#### Information given:
__________________________________________________
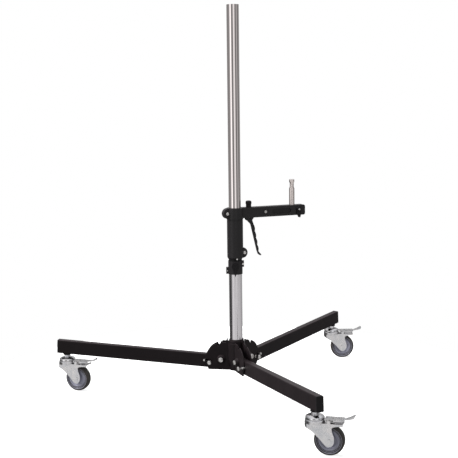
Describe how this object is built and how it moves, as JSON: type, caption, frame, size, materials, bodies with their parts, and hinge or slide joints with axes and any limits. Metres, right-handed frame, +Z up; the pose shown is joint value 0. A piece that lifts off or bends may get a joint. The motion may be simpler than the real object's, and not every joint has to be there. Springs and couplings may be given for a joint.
{
  "type": "rolling column stand",
  "caption": "Rolling studio column stand: telescoping column, sliding arm with a 16 mm spigot, folding legs on braked castors.",
  "frame": {"origin": "on the floor under the column's axis", "axes": "+Z up along the column, +X along the sliding arm, front leg along -Y"},
  "size_m": [1.0193, 0.8647, 1.128],
  "materials": {
    "column_chrome": "polished",
    "column_aluminium": "satin",
    "black_paint": "satin",
    "cast_black": "satin powder coat on cast aluminium",
    "black_plastic": "matte",
    "zinc_steel": "bright plated",
    "castor_zinc": "zinc plated",
    "spigot_steel": "nickel plated",
    "tyre_grey": "matte",
    "wheel_core_grey": "moulded",
    "nylon": "matte",
    "shoe_lining": "matte",
    "buffer_rubber": "matte"
  },
  "bodies": {
    "base": {"hub_plate_back": "black_paint", "hub_plate_left": "black_paint", "hub_plate_right": "black_paint", "hub_socket": "black_paint", "pivot_spacers": "black_paint", "corner_bolts": "zinc_steel", "pivot_bolts": "zinc_steel", "pivot_nuts": "zinc_steel", "lower_column": "column_aluminium", "clamp_collar": "cast_black", "collar_screws": "zinc_steel"},
    "clamp_lever": {"collar_lever": "black_plastic"},
    "column": {"upper_column": "column_chrome", "column_cap": "black_plastic"},
    "slider": {"guide_bush": "nylon"},
    "carriage": {"slide_sleeve": "cast_black", "arm_casting": "cast_black", "roller_bolts": "zinc_steel", "spigot": "spigot_steel", "arm_bolts": "zinc_steel", "buffer_ring": "buffer_rubber", "brake_spring": "zinc_steel"},
    "upper_roller": {"roller_upper": "nylon"},
    "lower_roller": {"roller_lower": "nylon"},
    "trigger": {"brake_lever": "cast_black", "brake_shoe": "shoe_lining"},
    "tension_screw": {"tension_knob": "black_plastic"},
    "spigot_cam": {"spigot_lock": "black_plastic"},
    "leg_front": {"leg_tube_front": "black_paint", "leg_cap_front": "black_plastic", "castor_boss_front": "black_plastic", "castor_stem_front": "castor_zinc", "lock_spring_front": "zinc_steel"},
    "pin_front": {"lock_pin_front": "zinc_steel"},
    "swivel_front": {"castor_fork_front": "castor_zinc", "castor_pins_front": "castor_zinc"},
    "wheel_front": {"tyre_front": "tyre_grey", "wheel_core_front": "wheel_core_grey"},
    "pedal_front": {"brake_pedal_front": "castor_zinc"},
    "leg_right": {"leg_tube_right": "black_paint", "leg_cap_right": "black_plastic", "castor_boss_right": "black_plastic", "castor_stem_right": "castor_zinc", "lock_spring_right": "zinc_steel"},
    "pin_right": {"lock_pin_right": "zinc_steel"},
    "swivel_right": {"castor_fork_right": "castor_zinc", "castor_pins_right": "castor_zinc"},
    "wheel_right": {"tyre_right": "tyre_grey", "wheel_core_right": "wheel_core_grey"},
    "pedal_right": {"brake_pedal_right": "castor_zinc"},
    "leg_left": {"leg_tube_left": "black_paint", "leg_cap_left": "black_plastic", "castor_boss_left": "black_plastic", "castor_stem_left": "castor_zinc", "lock_spring_left": "zinc_steel"},
    "pin_left": {"lock_pin_left": "zinc_steel"},
    "swivel_left": {"castor_fork_left": "castor_zinc", "castor_pins_left": "castor_zinc"},
    "wheel_left": {"tyre_left": "tyre_grey", "wheel_core_left": "wheel_core_grey"},
    "pedal_left": {"brake_pedal_left": "castor_zinc"}
  },
  "joints": [
    {"name": "clamp_turn", "type": "hinge", "parent": "base", "child": "clamp_lever", "pos_m": [0, 0, 0.39], "axis": [-0.3697, -0.9291, 0], "range_deg": [0, 120]},
    {"name": "column_extend", "type": "slide", "parent": "base", "child": "column", "axis": [0, 0, 1], "range_m": [0, 0.16]},
    {"name": "arm_slide", "type": "slide", "parent": "column", "child": "slider", "axis": [0, 0, 1], "range_m": [0, 0.55]},
    {"name": "arm_turn", "type": "hinge", "parent": "slider", "child": "carriage", "pos_m": [0, 0, 0.48], "axis": [0, 0, 1], "continuous": true},
    {"name": "upper_roller_spin", "type": "hinge", "parent": "carriage", "child": "upper_roller", "pos_m": [-0.0256, 0, 0.5401], "axis": [0, 1, 0], "continuous": true},
    {"name": "lower_roller_spin", "type": "hinge", "parent": "carriage", "child": "lower_roller", "pos_m": [0.0256, 0, 0.4247], "axis": [0, 1, 0], "continuous": true},
    {"name": "brake_squeeze", "type": "hinge", "parent": "carriage", "child": "trigger", "pos_m": [0.043, 0, 0.523], "axis": [0, 1, 0], "range_deg": [0, 9], "stiffness_Nm_per_rad": 0.5, "springref_deg": -20.05, "deforming": ["brake_spring"]},
    {"name": "tension_turn", "type": "hinge", "parent": "carriage", "child": "tension_screw", "pos_m": [0.043, 0, 0.56], "axis": [0, 0, 1], "range_deg": [-360, 360]},
    {"name": "spigot_lock_turn", "type": "hinge", "parent": "carriage", "child": "spigot_cam", "pos_m": [0.1972, -0.0145, 0.543], "axis": [0, -1, 0], "range_deg": [0, 90]},
    {"name": "fold_front", "type": "hinge", "parent": "base", "child": "leg_front", "pos_m": [0, -0.043, 0.1108], "axis": [-1, 0, 0], "range_deg": [0, 84]},
    {"name": "lock_front", "type": "slide", "parent": "leg_front", "child": "pin_front", "axis": [0, -0.9979, 0.0651], "range_m": [-0.0083, 0], "deforming": ["lock_spring_front"]},
    {"name": "swivel_front", "type": "hinge", "parent": "leg_front", "child": "swivel_front", "pos_m": [0, -0.516, 0.09], "axis": [0, 0, 1], "continuous": true},
    {"name": "spin_front", "type": "hinge", "parent": "swivel_front", "child": "wheel_front", "pos_m": [0.02912, -0.53716, 0.0385], "axis": [0.5878, 0.809, 0], "continuous": true},
    {"name": "pedal_front", "type": "hinge", "parent": "swivel_front", "child": "pedal_front", "pos_m": [0.02912, -0.53716, 0.0876], "axis": [0.5878, 0.809, 0], "range_deg": [0, 8]},
    {"name": "fold_right", "type": "hinge", "parent": "base", "child": "leg_right", "pos_m": [0.03724, 0.0215, 0.1108], "axis": [0.5, -0.866, 0], "range_deg": [0, 84]},
    {"name": "lock_right", "type": "slide", "parent": "leg_right", "child": "pin_right", "axis": [0.8642, 0.4989, 0.0651], "range_m": [-0.0083, 0], "deforming": ["lock_spring_right"]},
    {"name": "swivel_right", "type": "hinge", "parent": "leg_right", "child": "swivel_right", "pos_m": [0.44687, 0.258, 0.09], "axis": [0, 0, 1], "continuous": true},
    {"name": "spin_right", "type": "hinge", "parent": "swivel_right", "child": "wheel_right", "pos_m": [0.48048, 0.2451, 0.0385], "axis": [0.3584, 0.9336, 0], "continuous": true},
    {"name": "pedal_right", "type": "hinge", "parent": "swivel_right", "child": "pedal_right", "pos_m": [0.48048, 0.2451, 0.0876], "axis": [0.3584, 0.9336, 0], "range_deg": [0, 8]},
    {"name": "fold_left", "type": "hinge", "parent": "base", "child": "leg_left", "pos_m": [-0.03724, 0.0215, 0.1108], "axis": [0.5, 0.866, 0], "range_deg": [0, 84]},
    {"name": "lock_left", "type": "slide", "parent": "leg_left", "child": "pin_left", "axis": [-0.8642, 0.4989, 0.0651], "range_m": [-0.0083, 0], "deforming": ["lock_spring_left"]},
    {"name": "swivel_left", "type": "hinge", "parent": "leg_left", "child": "swivel_left", "pos_m": [-0.44687, 0.258, 0.09], "axis": [0, 0, 1], "continuous": true},
    {"name": "spin_left", "type": "hinge", "parent": "swivel_left", "child": "wheel_left", "pos_m": [-0.42012, 0.23391, 0.0385], "axis": [0.6691, 0.7431, 0], "continuous": true},
    {"name": "pedal_left", "type": "hinge", "parent": "swivel_left", "child": "pedal_left", "pos_m": [-0.42012, 0.23391, 0.0876], "axis": [0.6691, 0.7431, 0], "range_deg": [0, 8]}
  ]
}
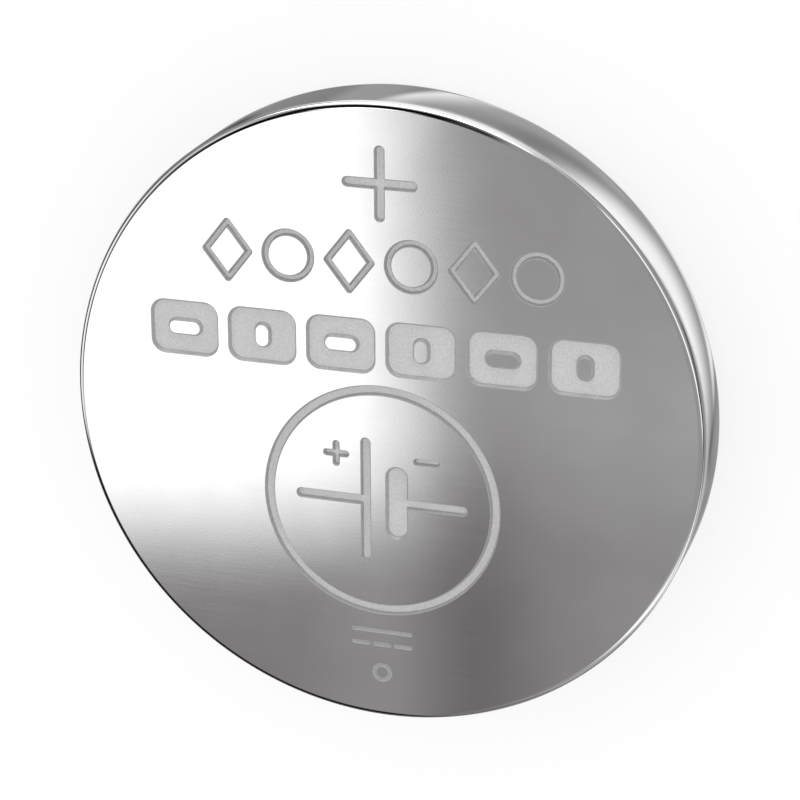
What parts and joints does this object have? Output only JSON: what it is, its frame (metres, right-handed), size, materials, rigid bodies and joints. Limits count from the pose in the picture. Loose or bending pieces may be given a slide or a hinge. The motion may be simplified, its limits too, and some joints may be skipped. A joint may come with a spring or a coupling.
{
  "type": "lithium coin cell",
  "caption": "Round flat lithium coin cell, 20 mm wide and 3.2 mm high, with a stamped positive face, a crimped rim and a stepped negative cap.",
  "frame": {"origin": "centre of the negative contact face, on the plane the cell lies on", "axes": "+Z along the axis of the cell, from the negative contact to the stamped positive face; +X runs along the rows of stamped marks and +Y from the ring towards the plus sign, as they are read"},
  "size_m": [0.02, 0.02, 0.0032],
  "materials": {
    "can_steel": "polished, faint rolling grain, matte floors in the stamped marks",
    "cap_steel": "satin",
    "gasket_plastic": "matte, slightly milky",
    "ring_steel": "plain",
    "lithium": "dull",
    "separator_fleece": "matte",
    "cathode_black": "matte, pressed powder"
  },
  "bodies": {
    "root": {"positive_can": "can_steel", "sealing_gasket": "gasket_plastic", "negative_cap": "cap_steel", "lithium_anode": "lithium", "separator": "separator_fleece", "cathode_pellet": "cathode_black", "cathode_ring": "ring_steel"}
  },
  "joints": []
}
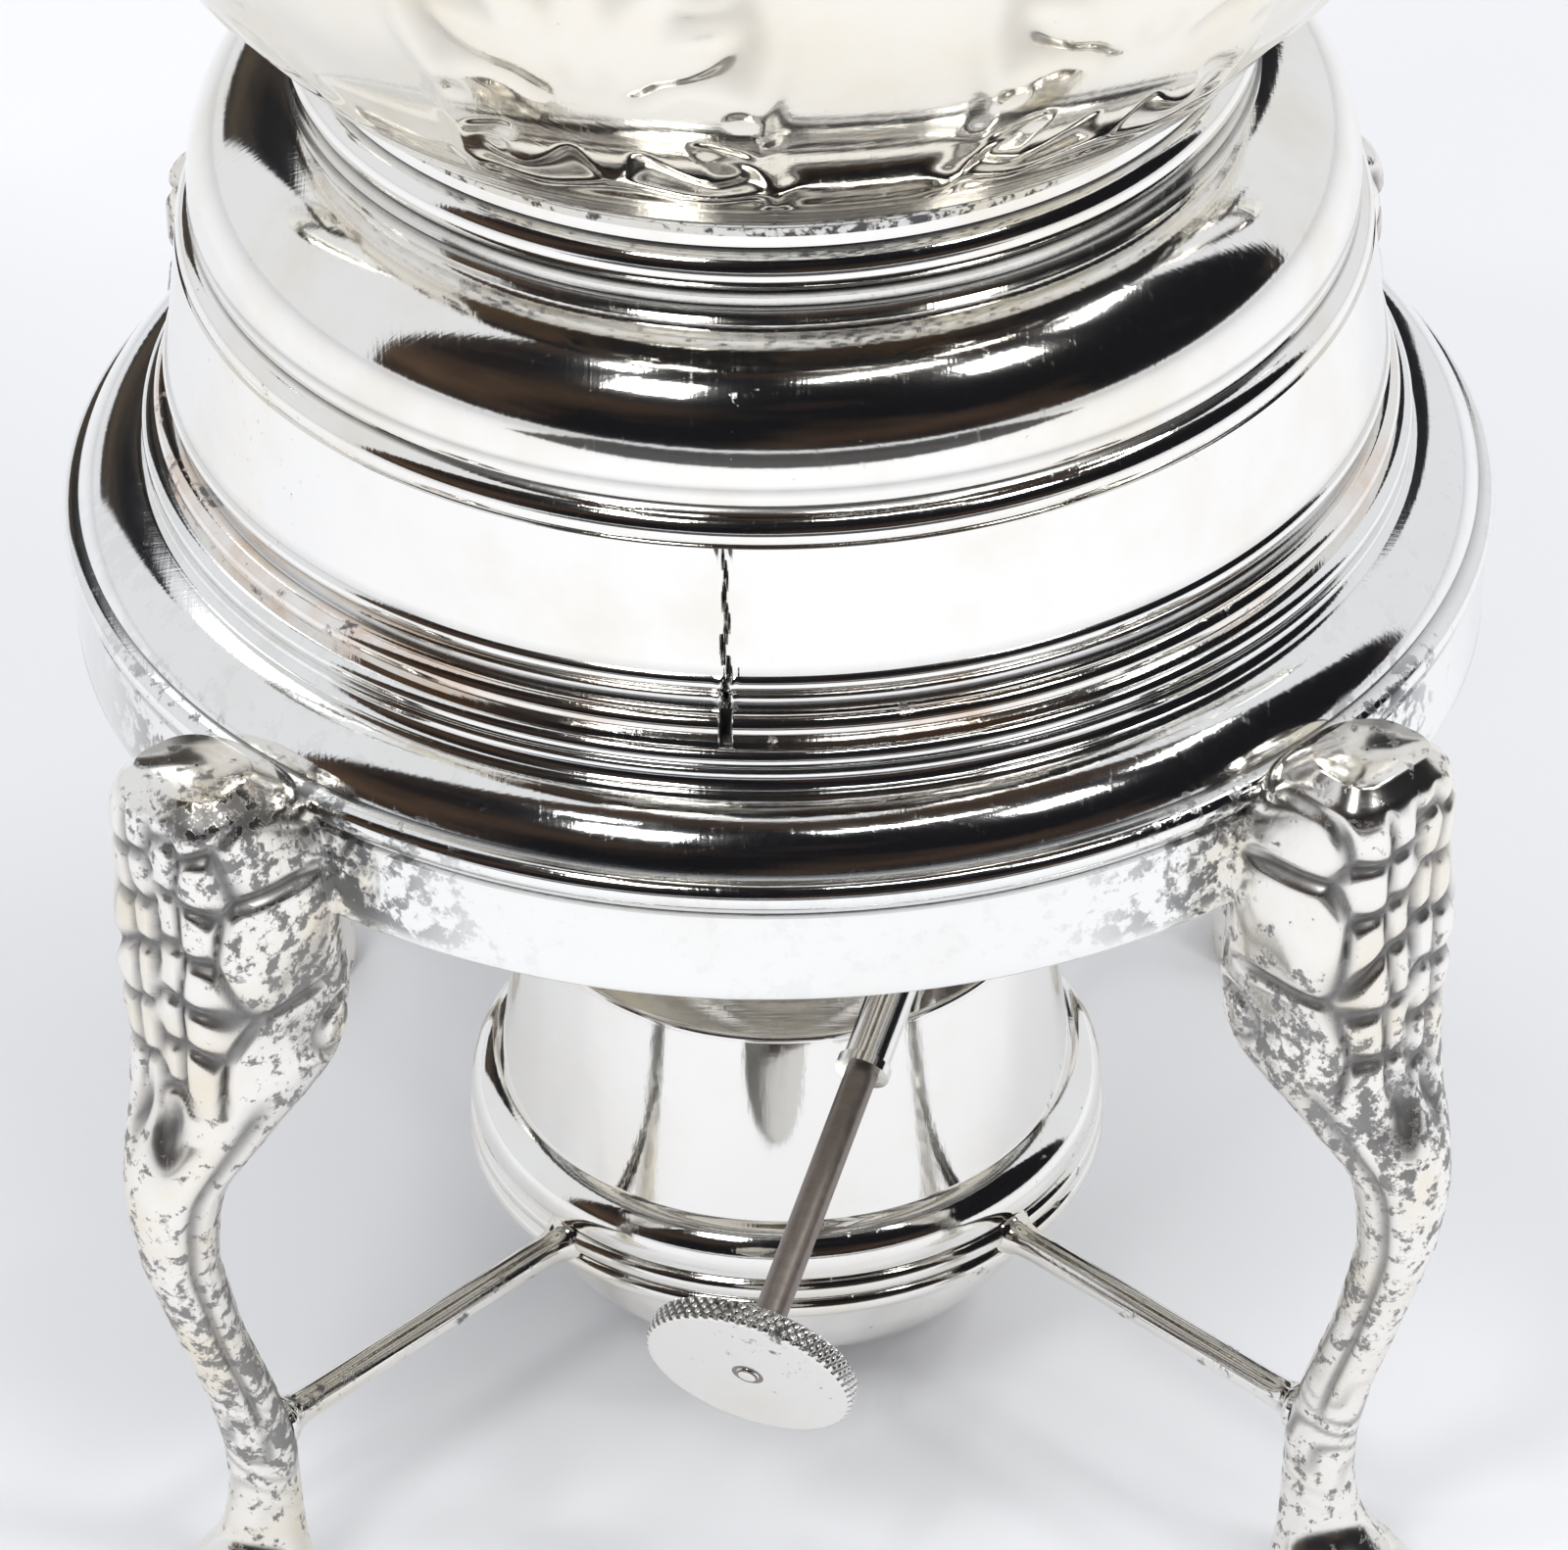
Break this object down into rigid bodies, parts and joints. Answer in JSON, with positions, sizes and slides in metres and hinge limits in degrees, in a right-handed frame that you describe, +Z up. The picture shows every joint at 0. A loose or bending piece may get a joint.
__________________________________________________
#### Your instructions:
In the records above, locate the line that contains "What parts and". Repeat it and every line after it, exactly, and nothing else.

#### Task output:
What parts and joints does this object have? Output only JSON: what it is, its frame (metres, right-handed), size, materials, rigid bodies and joints. Limits count from the pose in the picture. Loose or bending pieces may be given a slide or a hinge. The motion may be simplified, its limits too, and some joints may be skipped. A joint may come with a spring or a coupling.
{
  "type": "lithium coin cell",
  "caption": "Round flat lithium coin cell, 20 mm wide and 3.2 mm high, with a stamped positive face, a crimped rim and a stepped negative cap.",
  "frame": {"origin": "centre of the negative contact face, on the plane the cell lies on", "axes": "+Z along the axis of the cell, from the negative contact to the stamped positive face; +X runs along the rows of stamped marks and +Y from the ring towards the plus sign, as they are read"},
  "size_m": [0.02, 0.02, 0.0032],
  "materials": {
    "can_steel": "polished, faint rolling grain, matte floors in the stamped marks",
    "cap_steel": "satin",
    "gasket_plastic": "matte, slightly milky",
    "ring_steel": "plain",
    "lithium": "dull",
    "separator_fleece": "matte",
    "cathode_black": "matte, pressed powder"
  },
  "bodies": {
    "root": {"positive_can": "can_steel", "sealing_gasket": "gasket_plastic", "negative_cap": "cap_steel", "lithium_anode": "lithium", "separator": "separator_fleece", "cathode_pellet": "cathode_black", "cathode_ring": "ring_steel"}
  },
  "joints": []
}
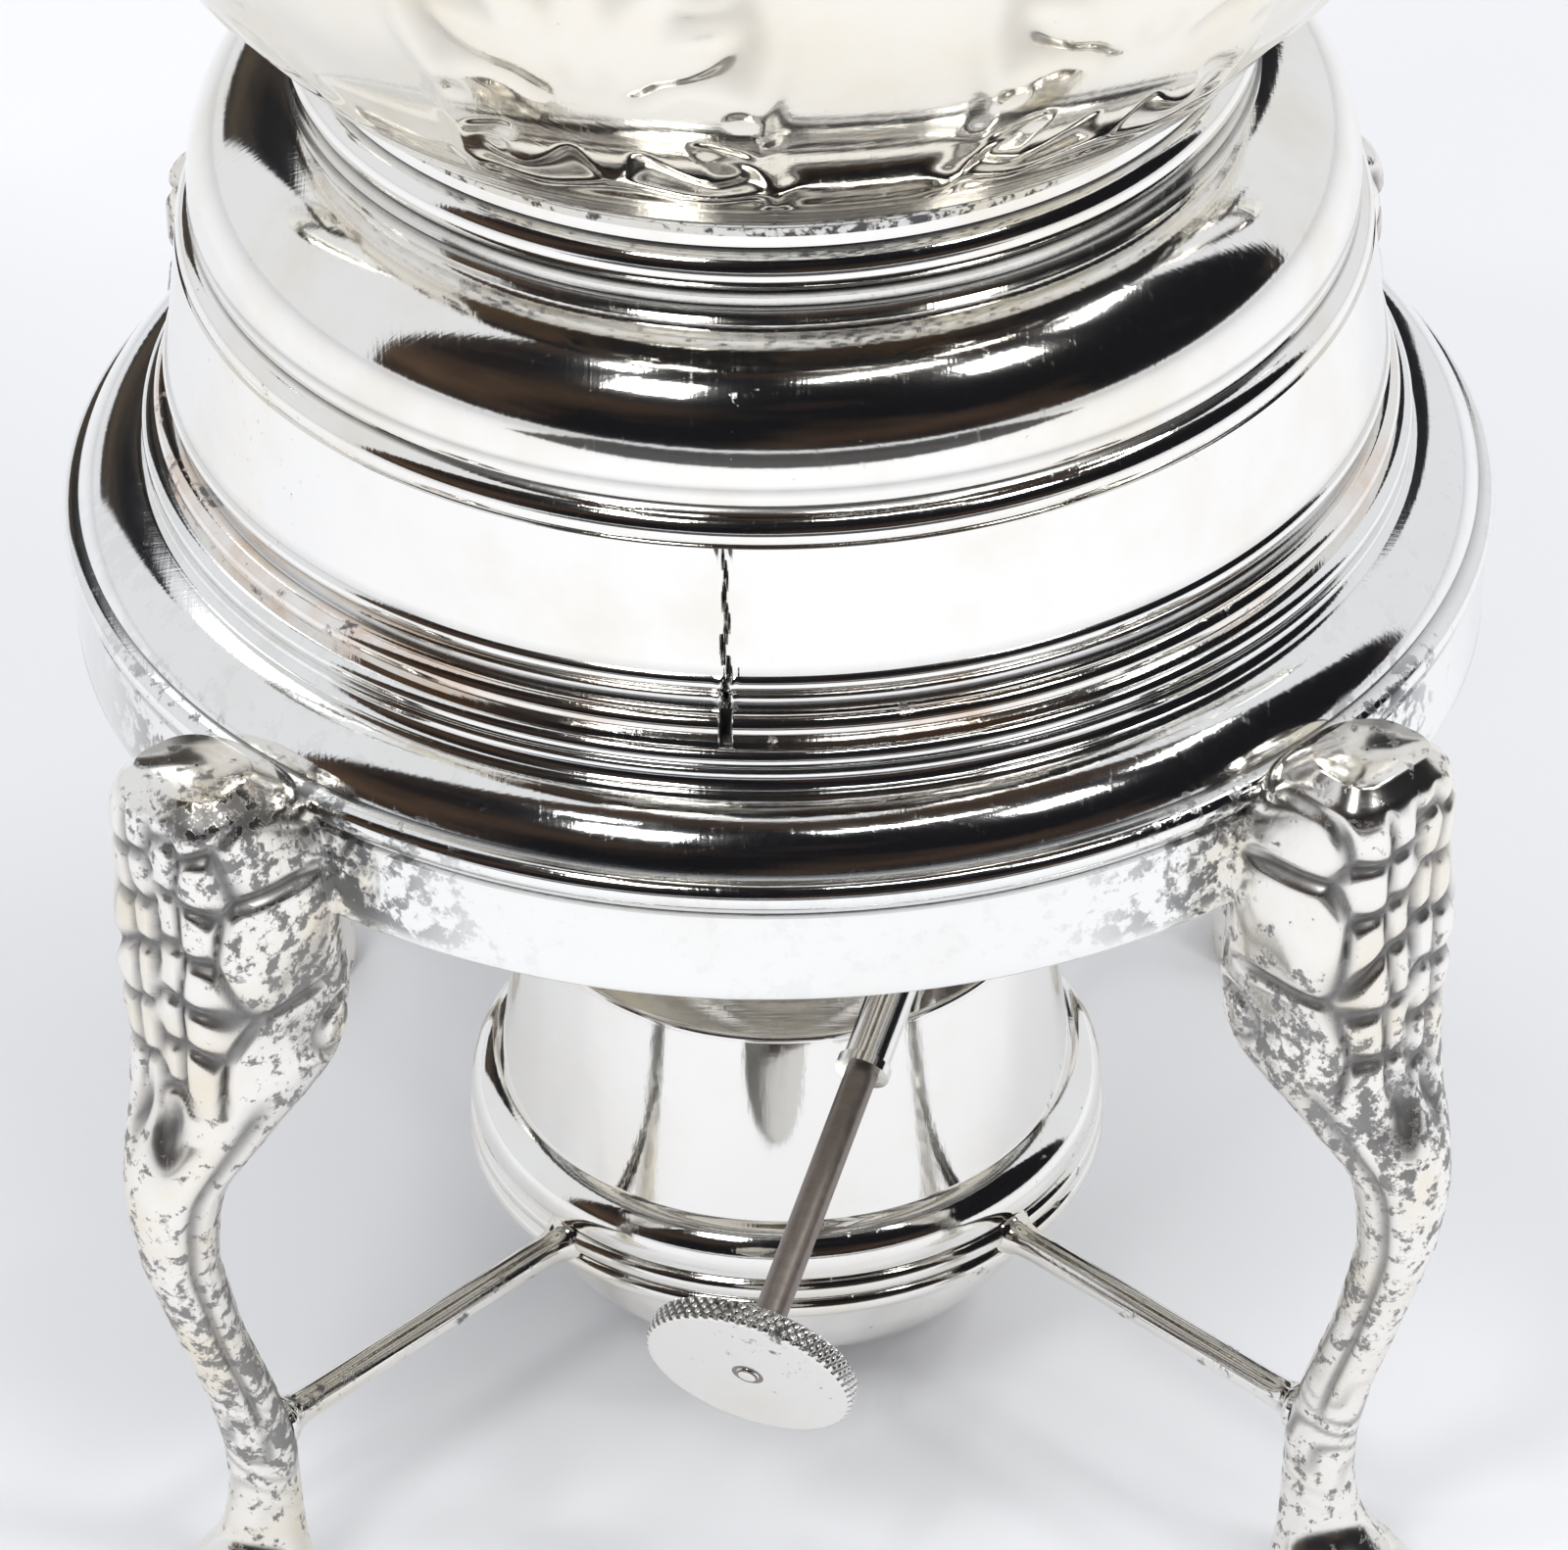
Break this object down into rigid bodies, parts and joints. Answer in JSON, with positions, sizes and slides in metres and hinge limits in degrees, in a right-handed frame that you describe, +Z up. The picture shows every joint at 0. A loose or bending piece may get a joint.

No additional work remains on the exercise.